Frances is depicted in a revealing tightly-fitted bodice cut of fine grey-blue satin. Her full skirt and deep blue robe billow around her in waves of shiny satin, accentuating her slender figure. The chestnut brown patterned silk sash is arranged across her gown, perhaps an allusion to the familiar accoutrement of royal dress. A pearl choker tied with ribbon around her neck and the shining pearls woven into her coiffure highlight her natural beauty while a crimson velvet curtain piped with gilt brocade completes the scene. Her opulent dress typifies the sumptuousness of Copley’s portraits and the combination of iridescent satins and plush velvet creates an enticingly tactile surface meant to enchant the viewer. Paul Staiti writes, “Copley’s appeal had something to do with his unprecedented skill in transcribing material things onto canvas: he could make paint look like polished mahogany or clear glass or reflective satin…In addition to his dazzling description, Copley…offered the elite persuasive fictions. With his deft hands and social perspicacity he fashioned sitters into the personae they wanted to project. Copley adroitly choreographed bodies, settings and objects into visual biographies—‘counterfeit presentments,’ in Tuckerman’s phrase—that had the power to calibrate social position in graphic ways that were legible to a community…Copley’s portraits became centerpieces in the stagecraft of 18th century persona” (John Singleton Copley in America, New York, p. 53).

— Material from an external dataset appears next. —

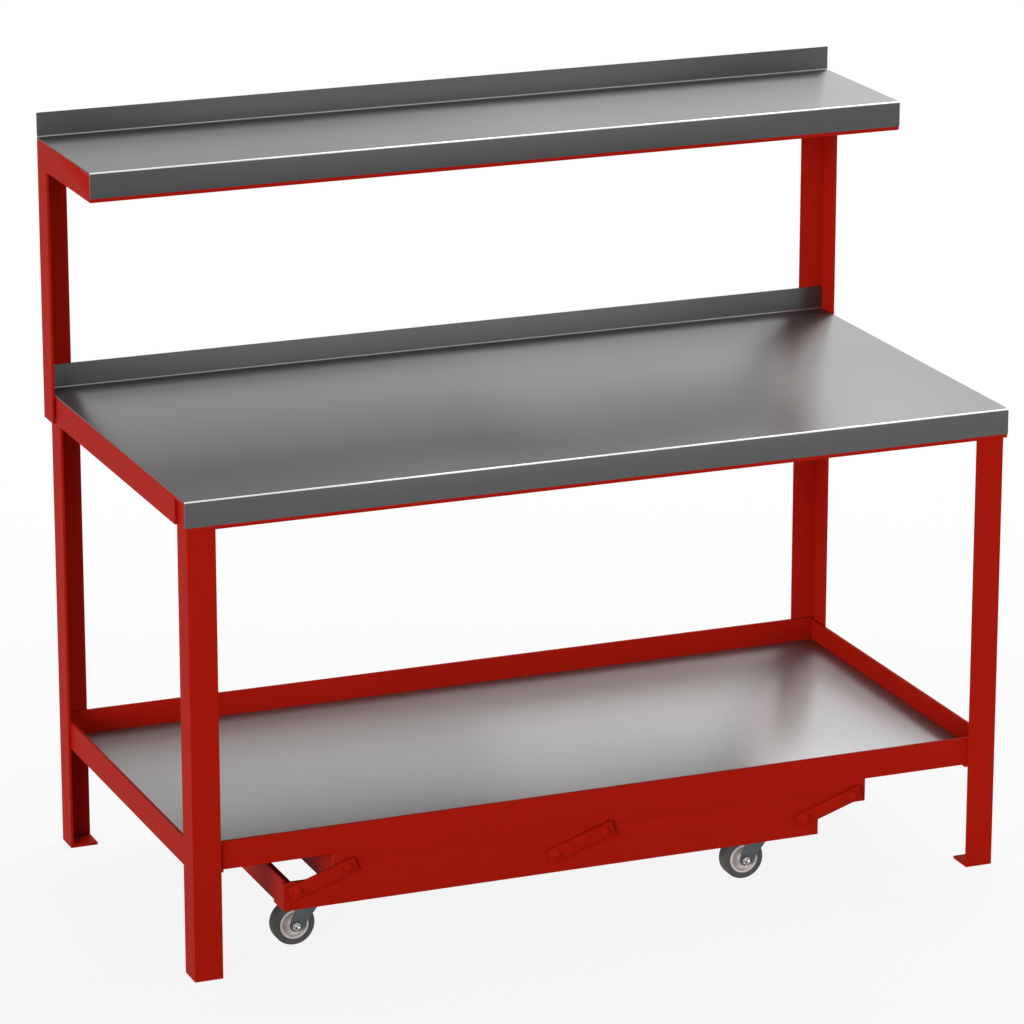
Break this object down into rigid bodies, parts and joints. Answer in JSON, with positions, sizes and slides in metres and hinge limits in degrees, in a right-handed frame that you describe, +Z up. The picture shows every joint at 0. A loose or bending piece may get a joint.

Although his attention to surface is obvious, Copley delved beyond the sheer physical attributes and accoutrements of his sitters. Barbara Weinberg writes, “Copley is more the realist in his effort—very often successful—to portray not only physical ‘likeness’ but psychological and moral truth as well. He would put his sitters through fifteen or more sittings of six hours each, as he probed beyond mere appearance” (“The Lure of Paris,” A New World: Masterpieces of American Painting, p. 34-45). While we do not have a record of Frances’ sittings, her compellingly direct gaze dominates the composition and indicates Copley's intimate understanding of her character. With an air of supreme confidence but not without warmth, Frances is a woman well aware of her allure, and the power which can accompany great beauty. Charles H. Caffin heralded this painting in The Story of American Painting: “The Portrait of Lady Wentworth, painted when she was nineteen and the artist twenty-eight, shows him [Copley] in full possession of his powers…What an air of birth and breeding the lady exhibits, a consciousness of indisputable social rank and beauty; what a complete poise of self-possession tinctured, however with just a flavor of prim severity! How the portrait vivifies a certain phase of the past to our imagination! Nor less remarkable is the technical charm of the picture when one remembers out of what a poverty of artistic opportunity Copley had emerged to this proficiency” (Garden City, New York, 1937, pp. 16-18).
One of the most unique elements of Mrs. Theodore Atkinson, Jr. is the inclusion of the flying squirrel on a gold leash. Copley may have incorporated this diminutive animal into the composition as an iconographic symbol. Squirrels “were featured in several emblem books available to Copley, including Emblems for the Improvement and Entertainment of Youth of 1755, as symbols of desirable character traits and were thus suitable for inclusion in portraits of children and women” (John Singleton Copley in America, p. 218). Copley employed this motif in another composition also of 1765, his iconic Boy with Squirrel (Henry Pelham) (Museum of Fine Arts, Boston, figure 3), which was the first painting Copley sent to London for the Society of Artists exhibition in 1766. The painting was very well received and established his reputation abroad. Janet L. Comey’s writes, “Copley accurately and meticulously portrayed this nocturnal creature, showing its large, appealing eyes and the white-edged gliding membrane that allowed it to ‘fly.’ When taken from the nest at an early age, such an animal can be tamed and makes an affectionate and delightful pet. Tuckerman reported that Copley was ‘said to have been intimately acquainted with the natural history of this animal, and made pets of several of the species, ‘certainly a plausible contention in view of the careful detail of depiction here. Copley included another flying squirrel in Mrs. Theodore Atkinson, Jr…He must have chosen to use the little animals in these portraits because they were common pets in colonial America and also because a squirrel taking meat from a nut was an emblem of patience, diligence and perseverance” (Ibid, p. 218). Thomas Raddall in The Governor’s Lady advanced another interpretation of the inclusion of the squirrel, “The squirrel’s the tame husband on the lady’s chain.” (New York, 1960, p. 46).